-- begin Supplied material --
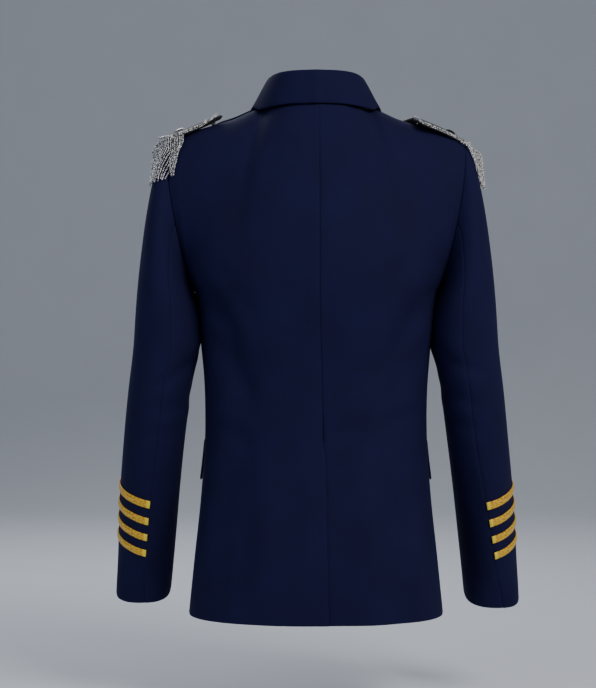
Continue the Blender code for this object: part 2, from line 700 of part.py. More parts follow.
def make_fringes(metal):
    """A strip along the board's free edge, whose lower faces run on into hanging strands."""
    cloud = cloth_cloud()
    levels = (0.0, 0.2, 0.5, 1.0)
    columns = STRANDS * 2 - 1
    for word, side in (("left", 1), ("right", -1)):
        place = board_frame(word)
        inner, away = outline_of(place, columns + 1, 0.0004)
        outer, _ = outline_of(place, columns + 1, 0.0004 + STRIP_THICKNESS)
        mesh = bmesh.new()
        bmesh.ops.create_grid(mesh, x_segments=columns, y_segments=1, size=0.5)
        place_of = {v: (round((v.co.x + 0.5) * columns), round(v.co.y + 0.5)) for v in mesh.verts}
        copy = bmesh.ops.extrude_face_region(mesh, geom=list(mesh.faces), use_keep_orig=True)
        back = {v: (round((v.co.x + 0.5) * columns), round(v.co.y + 0.5))
                for v in copy["geom"] if isinstance(v, bmesh.types.BMVert)}
        low = -0.0012 - STRIP_HEIGHT * 0.45
        high = low + STRIP_HEIGHT
        for points, row in ((place_of, outer), (back, inner)):
            for vert, (i, j) in points.items():
                vert.co = row[i] + np.array((0, 0, mix(low, high, j)))
        foot = {}
        for face in mesh.faces:
            keys = [place_of.get(v) or back.get(v) for v in face.verts]
            column = min(k[0] for k in keys)
            if len(face.verts) == 4 and all(k[1] == 0 for k in keys) and column % 2 == 0:
                if len({k[0] for k in keys}) == 2:
                    foot[column] = face
        for number, (column, face) in enumerate(sorted(foot.items())):
            root = np.mean([np.array(v.co) for v in face.verts], axis=0)
            ragged = 0.0022 * math.sin(number * 2.4) + 0.0012 * math.sin(number * 5.1)
            corners = [np.array(v.co) - root for v in face.verts]
            corners = [c / max(np.linalg.norm(c), 1e-9) * STRAND_THICKNESS * 0.62 for c in corners]
            for level in levels[1:]:
                made = bmesh.ops.extrude_discrete_faces(mesh, faces=[face])
                face = made["faces"][0]
                drop = level * (STRAND_LENGTH + ragged)
                centre = hung(root - np.array((0, 0, drop)), cloud)
                for vert, corner in zip(face.verts, corners):
                    vert.co = centre + corner * (1 - 0.25 * level)
        for vert in mesh.verts:
            vert.co.x *= side
        finished(f"fringe_{word}", mesh, metal)


def clear_scene():
    for item in list(bpy.data.objects):
        bpy.data.objects.remove(item)


def main():
    clear_scene()
    collection = bpy.data.collections.new(COLLECTION)
    bpy.context.scene.collection.children.link(collection)
    suiting = material("navy_suiting", NAVY, 0.78)
    make_backs(suiting)
    make_fronts(suiting)
    make_sleeves(suiting)
    make_collar(suiting)
    make_lapels(suiting)
    make_flaps(suiting)
    make_stripes(material("gold_braid", GOLD, 0.42, 0.25))
    make_buttons(material("brass_button", BRASS, 0.28, 1.0))
    silver = material("silver_chain", SILVER, 0.30, 1.0)
    dark = material("dark_board", DARK, 0.60)
    make_boards(dark, dark, silver)
    make_fringes(silver)


main()
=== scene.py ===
# %% [markdown]
# # A double-breasted jacket, seen from behind
#
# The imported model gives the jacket's pieces as plain cloth walls of the right shape and size.
# This lesson dresses them: it makes each cut piece of cloth again as a fine skin with its seams,
# turned edges and creases, then adds braid, buttons and the chain fringe on the shoulders.
# The wearer faces -Y and the wearer's left is +X, so the view from behind looks along -Y.

import math

import bmesh
import bpy
import numpy as np
from mathutils import Matrix, Vector


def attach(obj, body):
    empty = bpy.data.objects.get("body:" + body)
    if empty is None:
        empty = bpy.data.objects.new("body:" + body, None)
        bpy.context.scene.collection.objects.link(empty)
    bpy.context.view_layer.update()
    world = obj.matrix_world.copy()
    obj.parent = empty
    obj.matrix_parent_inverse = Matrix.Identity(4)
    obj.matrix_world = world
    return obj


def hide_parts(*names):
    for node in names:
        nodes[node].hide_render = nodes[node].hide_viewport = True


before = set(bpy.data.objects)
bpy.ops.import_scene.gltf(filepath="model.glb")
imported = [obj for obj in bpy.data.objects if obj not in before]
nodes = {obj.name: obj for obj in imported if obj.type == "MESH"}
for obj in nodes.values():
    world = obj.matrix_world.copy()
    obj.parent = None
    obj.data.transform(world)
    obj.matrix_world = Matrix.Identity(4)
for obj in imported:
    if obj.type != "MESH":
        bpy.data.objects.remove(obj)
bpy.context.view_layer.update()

# %% [markdown]
# ## Small helpers for numbers
#
# Every surface below is a function of two shares from 0 to 1, worked out for a whole grid at once
# with NumPy. A share of a way is mixed between two ends, eased so that it starts and stops gently,
# or read from a table of measured places. Two kinds of curve read a table: one follows the slope of
# the neighbours, as a bent strip of wood would, and one never swings past a measured value.

# %% Mixing, easing and reading tables
def mix(a, b, t):
    return a + (b - a) * t


def ease(t):
    t = np.clip(t, 0.0, 1.0)
    return t * t * (3 - 2 * t)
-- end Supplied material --
What you have to do:
Copy out all of the data exactly, leaving nothing out.

Response below:
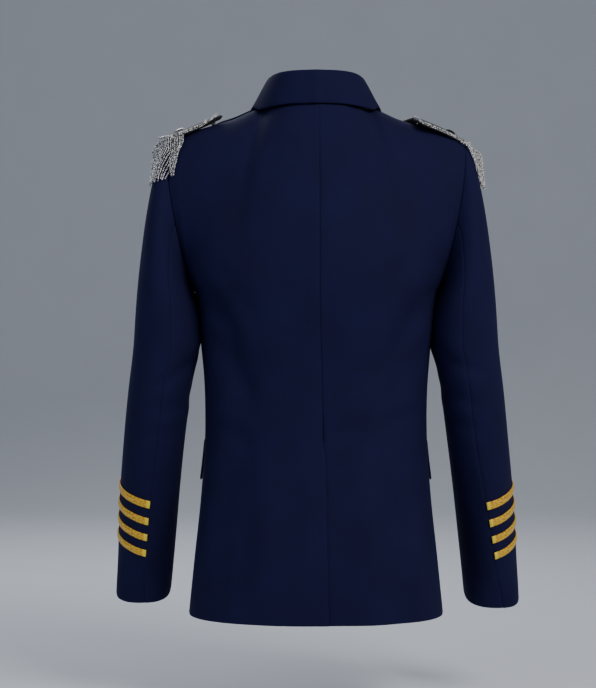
Continue the Blender code for this object: part 2, from line 700 of part.py. More parts follow.
def make_fringes(metal):
    """A strip along the board's free edge, whose lower faces run on into hanging strands."""
    cloud = cloth_cloud()
    levels = (0.0, 0.2, 0.5, 1.0)
    columns = STRANDS * 2 - 1
    for word, side in (("left", 1), ("right", -1)):
        place = board_frame(word)
        inner, away = outline_of(place, columns + 1, 0.0004)
        outer, _ = outline_of(place, columns + 1, 0.0004 + STRIP_THICKNESS)
        mesh = bmesh.new()
        bmesh.ops.create_grid(mesh, x_segments=columns, y_segments=1, size=0.5)
        place_of = {v: (round((v.co.x + 0.5) * columns), round(v.co.y + 0.5)) for v in mesh.verts}
        copy = bmesh.ops.extrude_face_region(mesh, geom=list(mesh.faces), use_keep_orig=True)
        back = {v: (round((v.co.x + 0.5) * columns), round(v.co.y + 0.5))
                for v in copy["geom"] if isinstance(v, bmesh.types.BMVert)}
        low = -0.0012 - STRIP_HEIGHT * 0.45
        high = low + STRIP_HEIGHT
        for points, row in ((place_of, outer), (back, inner)):
            for vert, (i, j) in points.items():
                vert.co = row[i] + np.array((0, 0, mix(low, high, j)))
        foot = {}
        for face in mesh.faces:
            keys = [place_of.get(v) or back.get(v) for v in face.verts]
            column = min(k[0] for k in keys)
            if len(face.verts) == 4 and all(k[1] == 0 for k in keys) and column % 2 == 0:
                if len({k[0] for k in keys}) == 2:
                    foot[column] = face
        for number, (column, face) in enumerate(sorted(foot.items())):
            root = np.mean([np.array(v.co) for v in face.verts], axis=0)
            ragged = 0.0022 * math.sin(number * 2.4) + 0.0012 * math.sin(number * 5.1)
            corners = [np.array(v.co) - root for v in face.verts]
            corners = [c / max(np.linalg.norm(c), 1e-9) * STRAND_THICKNESS * 0.62 for c in corners]
            for level in levels[1:]:
                made = bmesh.ops.extrude_discrete_faces(mesh, faces=[face])
                face = made["faces"][0]
                drop = level * (STRAND_LENGTH + ragged)
                centre = hung(root - np.array((0, 0, drop)), cloud)
                for vert, corner in zip(face.verts, corners):
                    vert.co = centre + corner * (1 - 0.25 * level)
        for vert in mesh.verts:
            vert.co.x *= side
        finished(f"fringe_{word}", mesh, metal)


def clear_scene():
    for item in list(bpy.data.objects):
        bpy.data.objects.remove(item)


def main():
    clear_scene()
    collection = bpy.data.collections.new(COLLECTION)
    bpy.context.scene.collection.children.link(collection)
    suiting = material("navy_suiting", NAVY, 0.78)
    make_backs(suiting)
    make_fronts(suiting)
    make_sleeves(suiting)
    make_collar(suiting)
    make_lapels(suiting)
    make_flaps(suiting)
    make_stripes(material("gold_braid", GOLD, 0.42, 0.25))
    make_buttons(material("brass_button", BRASS, 0.28, 1.0))
    silver = material("silver_chain", SILVER, 0.30, 1.0)
    dark = material("dark_board", DARK, 0.60)
    make_boards(dark, dark, silver)
    make_fringes(silver)


main()
=== scene.py ===
# %% [markdown]
# # A double-breasted jacket, seen from behind
#
# The imported model gives the jacket's pieces as plain cloth walls of the right shape and size.
# This lesson dresses them: it makes each cut piece of cloth again as a fine skin with its seams,
# turned edges and creases, then adds braid, buttons and the chain fringe on the shoulders.
# The wearer faces -Y and the wearer's left is +X, so the view from behind looks along -Y.

import math

import bmesh
import bpy
import numpy as np
from mathutils import Matrix, Vector


def attach(obj, body):
    empty = bpy.data.objects.get("body:" + body)
    if empty is None:
        empty = bpy.data.objects.new("body:" + body, None)
        bpy.context.scene.collection.objects.link(empty)
    bpy.context.view_layer.update()
    world = obj.matrix_world.copy()
    obj.parent = empty
    obj.matrix_parent_inverse = Matrix.Identity(4)
    obj.matrix_world = world
    return obj


def hide_parts(*names):
    for node in names:
        nodes[node].hide_render = nodes[node].hide_viewport = True


before = set(bpy.data.objects)
bpy.ops.import_scene.gltf(filepath="model.glb")
imported = [obj for obj in bpy.data.objects if obj not in before]
nodes = {obj.name: obj for obj in imported if obj.type == "MESH"}
for obj in nodes.values():
    world = obj.matrix_world.copy()
    obj.parent = None
    obj.data.transform(world)
    obj.matrix_world = Matrix.Identity(4)
for obj in imported:
    if obj.type != "MESH":
        bpy.data.objects.remove(obj)
bpy.context.view_layer.update()

# %% [markdown]
# ## Small helpers for numbers
#
# Every surface below is a function of two shares from 0 to 1, worked out for a whole grid at once
# with NumPy. A share of a way is mixed between two ends, eased so that it starts and stops gently,
# or read from a table of measured places. Two kinds of curve read a table: one follows the slope of
# the neighbours, as a bent strip of wood would, and one never swings past a measured value.

# %% Mixing, easing and reading tables
def mix(a, b, t):
    return a + (b - a) * t


def ease(t):
    t = np.clip(t, 0.0, 1.0)
    return t * t * (3 - 2 * t)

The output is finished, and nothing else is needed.